La Velle E. Neal III has covered baseball for the Star Tribune since 1998 (the post-Knoblauch era). Born and raised in Chicago, he grew up following the White Sox and hating the Cubs. He attended both the University of Illinois and Illinois-Chicago and began his baseball writing career at the Kansas City Star. He can be heard occasionally on KFAN radio, lending his great baseball mind to Paul Allen and other hosts. Mark Rosen borrows him occasionally for WCCO-TV.

Phil Miller covered three seasons of Twins baseball, but that was at a different ballpark for a different newspaper. Now Miller returns to the baseball beat after joining the Star Tribune as the Gopher football writer in 2010, and he won't miss the dingy dome for a minute. In addition to the Twins and Gophers, Miller covered the Utah Jazz and the NBA for six years at The Salt Lake Tribune.

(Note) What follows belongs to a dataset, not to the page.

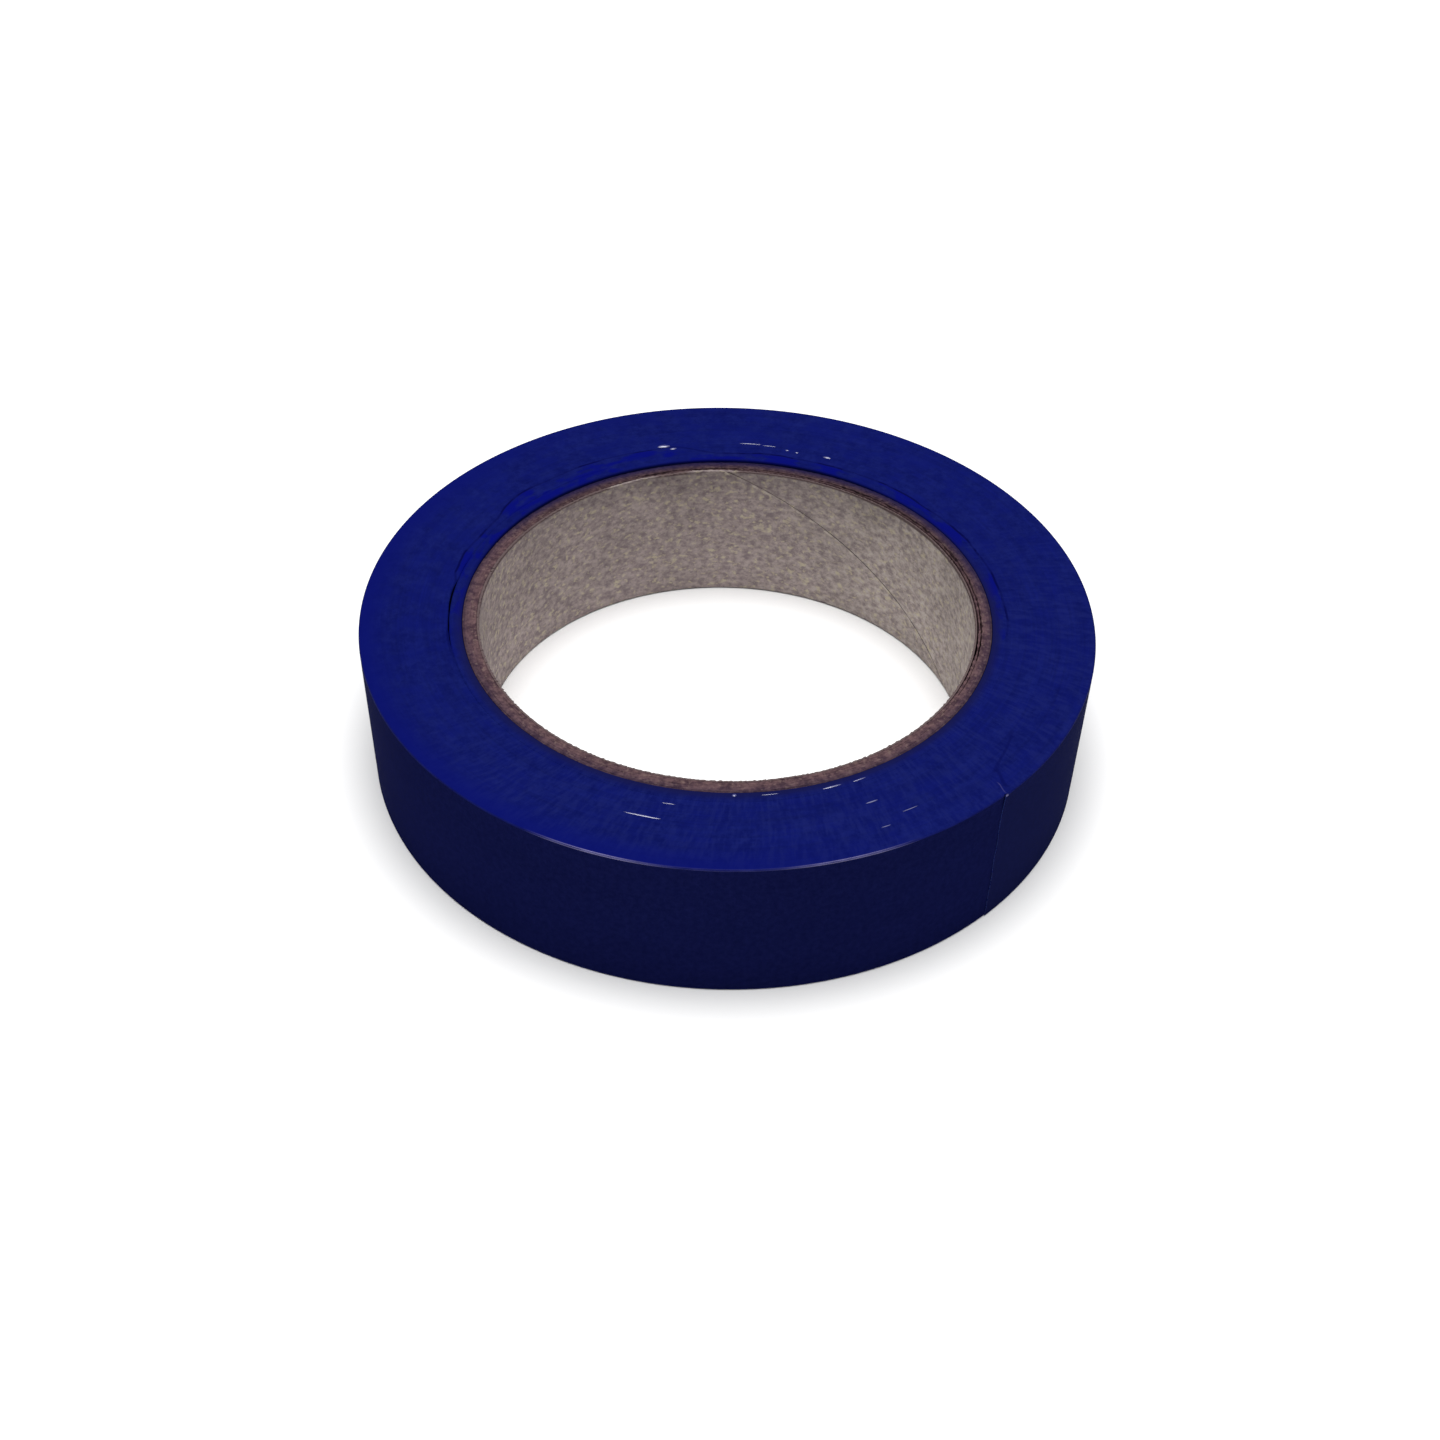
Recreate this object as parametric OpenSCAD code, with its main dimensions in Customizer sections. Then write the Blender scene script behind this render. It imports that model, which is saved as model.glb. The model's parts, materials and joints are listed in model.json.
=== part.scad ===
// A roll of masking tape: a spiral-wound paperboard core that carries one long strip of tape.
// The roll lies on its side. The origin is the centre of the bore at the lower face, and +Z
// runs along the bore. Angles are degrees round +Z from +X. All sizes are millimetres.

/* [Core] */
// Diameter of the bore through the core
core_bore_d = 76.2; // [60:0.1:90]
// Thickness of the grey liner ply that lines the bore
liner_ply_t = 0.38; // [0.2:0.02:0.6]
// Thickness of one brown body ply
body_ply_t = 0.44; // [0.3:0.02:0.6]
// Number of body plies
body_plies = 4; // [2:1:6]
// Thickness of the thin ply round the outside of the core
outer_ply_t = 0.24; // [0.16:0.02:0.5]
// Glue line between two neighbouring layers
glue_t = 0.03; // [0.02:0.01:0.06]

/* [Tape] */
// Width of the tape, which is the height of the roll
tape_w = 25; // [12:1:50]
// Thickness of the tape, backing and adhesive together
tape_t = 0.14; // [0.1:0.01:0.25]
// Turns in the tight band next to the core
inner_turns = 14; // [4:1:20]
// Turns between that band and the last turn
main_turns = 95; // [20:1:140]

/* [Free end] */
// Direction in which the free end's cut edge lies
end_angle = -45; // [-180:1:180]
// Number of lengths that the liftable end is divided into
end_lengths = 6; // [4:1:12]
// Angle round the roll that one such length covers
length_angle = 10; // [5:2.5:15]
// Height at which the end stands off the turn beneath it
end_lift = 0.04; // [0.03:0.01:0.1]
// Cut between two neighbouring lengths
end_cut = 0.04; // [0.02:0.01:0.1]

/* [Hidden] */
// Step between the flat facets that a spiral turn is drawn with
facet_angle = 2.5;
full_turn = 360;
$fn = 180;

core_bore_r = core_bore_d / 2;
body_ply_r = core_bore_r + liner_ply_t + glue_t;
body_ply_step = body_ply_t + glue_t;
outer_ply_r = body_ply_r + body_plies * body_ply_step;
core_r = outer_ply_r + outer_ply_t;

inner_band_r = core_r + glue_t;
main_band_r = inner_band_r + inner_turns * tape_t + glue_t;
roll_r = main_band_r + (main_turns + 1) * tape_t;

end_arc = end_lengths * length_angle;
half_cut_angle = end_cut / 2 / roll_r * full_turn / (2 * PI);

liner_grey = [0.54, 0.50, 0.47];
board_brown = [0.36, 0.28, 0.28];
tape_blue = [0.07, 0.10, 0.42];

// Outer radius of the last turn at back degrees from the free end's cut edge. Following the tape
// from its free end, each full turn winds in by one tape thickness.
function turn_r(back) = roll_r - tape_t * back / full_turn;

// Angles from one place on the turn to another: both ends, and the facet steps between them
function turn_angles(from, to) = concat(
    [from],
    [for (back = [0:facet_angle:full_turn]) if (back > from && back < to) back],
    [to]
);

// The points of a spiral line, shifted outwards from the last turn's outer face
function turn_points(angles, shift) = [
    for (back = angles)
        (turn_r(back) + shift) * [cos(end_angle + back), sin(end_angle + back)]
];

function reversed(list) = [for (i = [len(list) - 1:-1:0]) list[i]];

module ring(inner_r, outer_r, colour) {
    color(colour)
        linear_extrude(tape_w)
            difference() {
                circle(outer_r);
                circle(inner_r);
            }
}

// One thickness of tape that follows the spiral from one angle to another
module tape_length(from, to, shift) {
    angles = turn_angles(from, to);
    color(tape_blue)
        linear_extrude(tape_w)
            polygon(concat(
                turn_points(angles, shift),
                reversed(turn_points(angles, shift - tape_t))
            ));
}

module core_liner_ply() {
    ring(core_bore_r, core_bore_r + liner_ply_t, liner_grey);
}

module core_body_ply(n) {
    inner_r = body_ply_r + (n - 1) * body_ply_step;
    ring(inner_r, inner_r + body_ply_t, board_brown);
}

module core_outer_ply() {
    ring(outer_ply_r, core_r, board_brown);
}

module tape_inner_turns() {
    ring(inner_band_r, main_band_r - glue_t, tape_blue);
}

// The step in its outline, at the free end's cut edge, is where the last turn comes off it
module tape_main_turns() {
    color(tape_blue)
        linear_extrude(tape_w)
            difference() {
                polygon(turn_points(turn_angles(0, full_turn), -tape_t));
                circle(main_band_r);
            }
}

// The last turn that stays stuck down
module tape_last_turn() {
    tape_length(end_arc + half_cut_angle, full_turn, 0);
}

// The liftable end: length 1 is the one that is hinged on the last turn
module tape_end(n) {
    far_edge = (end_lengths - n + 1) * length_angle - half_cut_angle;
    near_edge = n == end_lengths ? 0 : far_edge - length_angle + 2 * half_cut_angle;
    tape_length(near_edge, far_edge, end_lift);
}

core_liner_ply();
for (n = [1:body_plies])
    core_body_ply(n);
core_outer_ply();
tape_inner_turns();
tape_main_turns();
tape_last_turn();
for (n = [1:end_lengths])
    tape_end(n);
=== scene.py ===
"""A roll of masking tape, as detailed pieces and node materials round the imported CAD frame.

The roll lies on its side with its bore along +Z. Azimuths are degrees round +Z from +X, and "back"
is how many degrees a place lies behind the free end's cut edge, following the tape into the roll.
Lengths are metres, written as a number of MM.
"""
import json
import math

import bpy
import numpy as np
from mathutils import Matrix, Vector


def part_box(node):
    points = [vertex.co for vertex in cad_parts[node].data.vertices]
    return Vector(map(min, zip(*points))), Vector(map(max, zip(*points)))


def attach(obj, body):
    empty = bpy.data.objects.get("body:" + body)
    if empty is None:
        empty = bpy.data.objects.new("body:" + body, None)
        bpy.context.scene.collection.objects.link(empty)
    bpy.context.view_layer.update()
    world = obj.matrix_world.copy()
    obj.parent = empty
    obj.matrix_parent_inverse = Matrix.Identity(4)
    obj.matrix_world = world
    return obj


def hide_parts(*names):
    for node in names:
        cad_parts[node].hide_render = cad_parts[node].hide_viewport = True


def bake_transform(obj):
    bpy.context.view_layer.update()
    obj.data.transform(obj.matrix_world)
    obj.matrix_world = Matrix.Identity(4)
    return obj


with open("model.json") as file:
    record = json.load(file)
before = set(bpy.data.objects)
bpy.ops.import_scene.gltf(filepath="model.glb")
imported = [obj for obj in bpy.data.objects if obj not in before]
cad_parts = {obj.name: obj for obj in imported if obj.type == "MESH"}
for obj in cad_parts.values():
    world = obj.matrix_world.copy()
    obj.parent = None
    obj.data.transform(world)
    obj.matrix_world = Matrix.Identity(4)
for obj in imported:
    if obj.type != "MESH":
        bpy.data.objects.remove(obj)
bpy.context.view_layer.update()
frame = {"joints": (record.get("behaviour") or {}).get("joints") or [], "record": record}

MM = 0.001
MM_PER_M = 1000.0
TAU = 2 * math.pi

# ---------------------------------------------------------------- sizes from the frame

mounts = {m["name"]: m for m in frame["record"]["mounts"]}
joints = {j["name"]: j for j in frame["joints"]}
BORE_R = mounts["core_bore"]["dims"]["r_mm"] * MM
WIDTH = mounts["core_bore"]["dims"]["length_mm"] * MM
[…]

Three postgame thoughts from LEN3: Liriano, Morneau, relievers

Posted by: La Velle E. Neal III Updated: July 6, 2012 - 11:38 PM

Here are three things on my mind after watching the Twins beat Texas on Friday.

1. Frankie in jams: I still think he struggles some with runners on base, but he made more quality pitches tonight in  those situations than I've seen him make all season. For whatever reason, he's not as panicky in those situations. I asked Twins manager Ron Gardenhire if there was a speech he heard or some other life-changing moment, and he said there's wasn't. "I wish there was some big moment when the sun popped out on our heads and it was a bright and shining light, but no," Gardy said. "He just relaxed. He had some bullpens where he just went up there and wing it. As we got him back out there, he started doing that. He was just relaxing and saying, ‘Hit it.’ And a lot of times they can’t hit it. That ought to show him how good his stuff is.”

2. Morneau's splits: Justin Morneau entered Friday batting .098 against left-handed pitchers. But his RBI single in the third was off of lefthander Martin Perez. Morneau is 3-for-27 against lefties with runners in scoring position. For his career, he's batting .249 against lefties. I don't know if he's having trouble picking up the ball or hanging in there or what, but his career numbers suggest he won't be this bad forever. Notice that he hammered a 96-mile an hour fastball from Tanner Scheppers when the righthander entered the game in the seventh.

3. Relievers. It wasn't a save situation on Friday, but Gardy went to Jared Burton and Glen Perkins for the last 2.1 innings. "With that lineup in this ballpark, I never trusted anything here," Gardy said. "We needed to win the first one (of the series) tonight." Can't blame him for that, because he's starting Samuel Deduno and Cole De Vries in this ballpark the next two nights.